Poor health silences Thatcher
LONDON, England (CNN) -- Ailing former British Prime Minister Margaret Thatcher has been told to quit public speaking on the advice of her doctors, her office has said.
A statement released by her office on Friday said Thatcher, 76, had suffered a number of small strokes over recent months, and doctors had told her they could neither be predicted nor prevented.
The statement said that "with great regret" Thatcher had decided to abide by medical advice and cancel all her speaking engagements.
The full statement from her office said: "Over recent months, Lady Thatcher has suffered a number of small strokes. After thorough investigation involving a number of tests, her doctors have told her that these can neither be predicted nor prevented.
"They have therefore told her to cut back her programme at once and in particular to avoid the undue strains that public speaking places on her.
"With great regret she has decided to abide by this advice and to cancel all her speaking engagements."
A spokesman at her office agreed that this meant there would be no more public speeches "ever."
On Tuesday Thatcher -- who once said "I love argument, I love debate" -- cancelled her engagements for the next few days on doctors' advice.
Her office said she had been advised to "take things easy" but there was no question of her needing to go to hospital.
It added: "She was feeling unwell and as she hardly ever feels unwell, she decided to go to the doctor.
"He thought it was sensible that she did not fulfil an engagement scheduled for this evening and that she take it easy for a few days."
A few weeks ago, she announced that she would not be attending the celebrations in the Falklands to mark the 20th anniversary of the islands' liberation from Argentina because the journey would be too much for her 86-year-old husband, Denis.
In a letter to the Falklands Islands' government she wrote: "Though I am still fit and well, I feel that the journey which would be gruelling even for me, would be far too much for Denis and I know that he would not wish me to go without him."
First woman leader
Iain Duncan Smith, leader of the Conservative Party that Thatcher led from 1975 to 1990, said: "I am saddened by the news that Baroness Thatcher is unwell and fully understand the reasons that she has been advised to withdraw from her public engagements.

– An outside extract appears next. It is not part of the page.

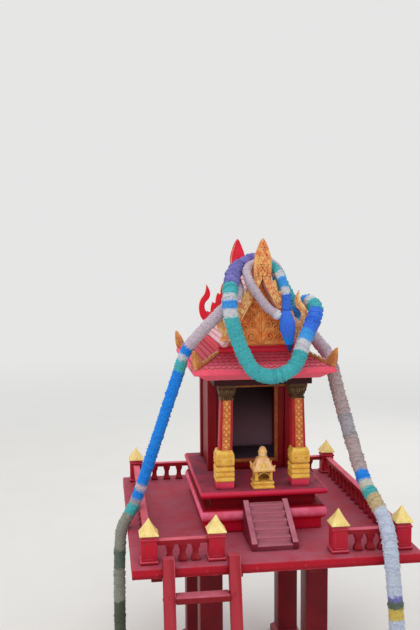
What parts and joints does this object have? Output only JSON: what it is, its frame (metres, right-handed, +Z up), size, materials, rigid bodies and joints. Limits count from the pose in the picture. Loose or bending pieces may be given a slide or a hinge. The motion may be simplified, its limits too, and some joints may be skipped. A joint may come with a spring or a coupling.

"On behalf of the whole party I wish her and Sir Denis the very best and our thoughts and wishes for a speedy recovery."
Former Conservative Party chairman Lord, Tebbit said he had been concerned about her health for some time.
But he insisted the former Prime Minister was "still very alive" and it would not be the last people had heard from her.
He told the BBC: "The most remarkable thing about it was that she so often said things which people knew which were true but which they'd been trying to pretend weren't true.
"And that of course was what both delighted and enraged people, different people, at the same time."
Former Conservative Chancellor Lord, Lamont, said: "I am overwhelmingly sad at this news."
In January it was revealed Thatcher had suffered a minor stroke over Christmas.
Mark Worthington of the Thatcher Foundation said at the time that Thatcher was treated and released from a hospital in Portugal, where she had been on holiday, after undergoing tests.
Her daughter Carol told the BBC that she thought it was "very, very minor."
Elected as Britain's first female prime minister in 1979, Thatcher was forced from office in 1990 after losing support of the Conservative Party over differences on European Union policy.
Earlier this week she again stirred political controversy by urging a British retreat from the EU.
But that was after winning three general elections -- the only UK prime minister to achieve the hat trick last century -- and seeing the word Thatcherism enter the dictionary.
During one speech, she famously announced "The lady's not for turning," while in another she said: "In politics, if you want anything said, ask a man; if you want anything done, ask a woman."